Sen. John Loudon, a Republican and a member of Ballwin Baptist Church, Ballwin, predicted more pro-life legislation is on the horizon.
"My bill that would allow parents to sue when somebody helps their child avoid Missouri law and get an abortion in a neighboring state got shoved to the back shelf by pro-life leaders this year," Loudon said. "Now that we have accomplished the 24-hour wait bill, we can move on perhaps to passing this legislation next year."
Loudon described the opposing view against a 24-hour wait as "cavalier."
"They (Planned Parenthood and other pro-abortionists) say hurry up and get this procedure done rather than be a little cautious about this," Loudon said. "Our country’s absence of this waiting period is unique to the western world.
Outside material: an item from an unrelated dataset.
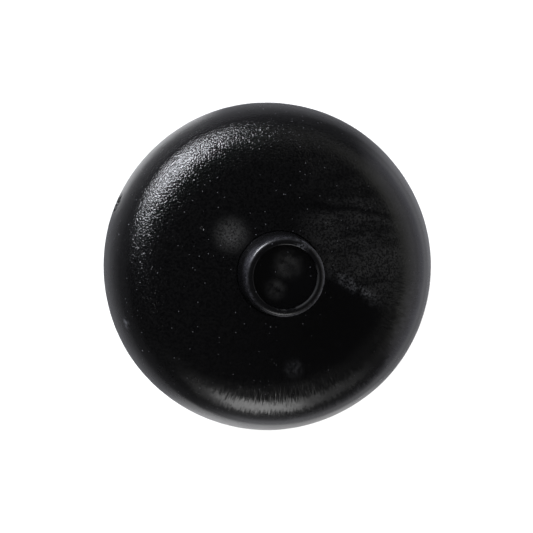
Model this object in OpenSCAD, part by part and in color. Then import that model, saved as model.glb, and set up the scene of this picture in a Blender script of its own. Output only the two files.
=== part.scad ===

Most European countries, including France and England, require a waiting period for abortions."
All legislators were made aware of strong support for the veto override at the Sept. 10 Rally for Life. An estimated 2,000 pro-life supporters, many wearing red shirts, gathered on the Capitol south lawn for speaking, music and prayer. Planned Parenthood conducted a rally on the north side of the Capitol with about 50 attending.
House members, who had already voted for the override, told the pro-life crowd:
- "I voted pro life because I wanted to set an example for my two kids," said Brian Baker, R-Belton and a member of First Baptist Church, Belton.
- "I am a combat veteran of two wars. I have heard the words of dying men. Life is serious, and it is serious to take the life of an unborn child," said Jack Jackson, R-Ellisville and a member of First Baptist Church, Ellisville.
After the rally, hundreds of the red shirts flooded the offices of senators, including Caskey’s, asking for a "yes" vote on the veto override. A spokesman in Caskey’s office said it was the largest influx of visitors for or against an issue during their period of employment with the senator.
Messer said the override vote is an example of what happens when legislative leadership "allows full and free debate." Messer said this was not permitted before Republicans gained control of the Missouri House and Senate in 2002.
"I think this shows that despite the governor’s misguided objections," Messer said, "righteousness will prevail."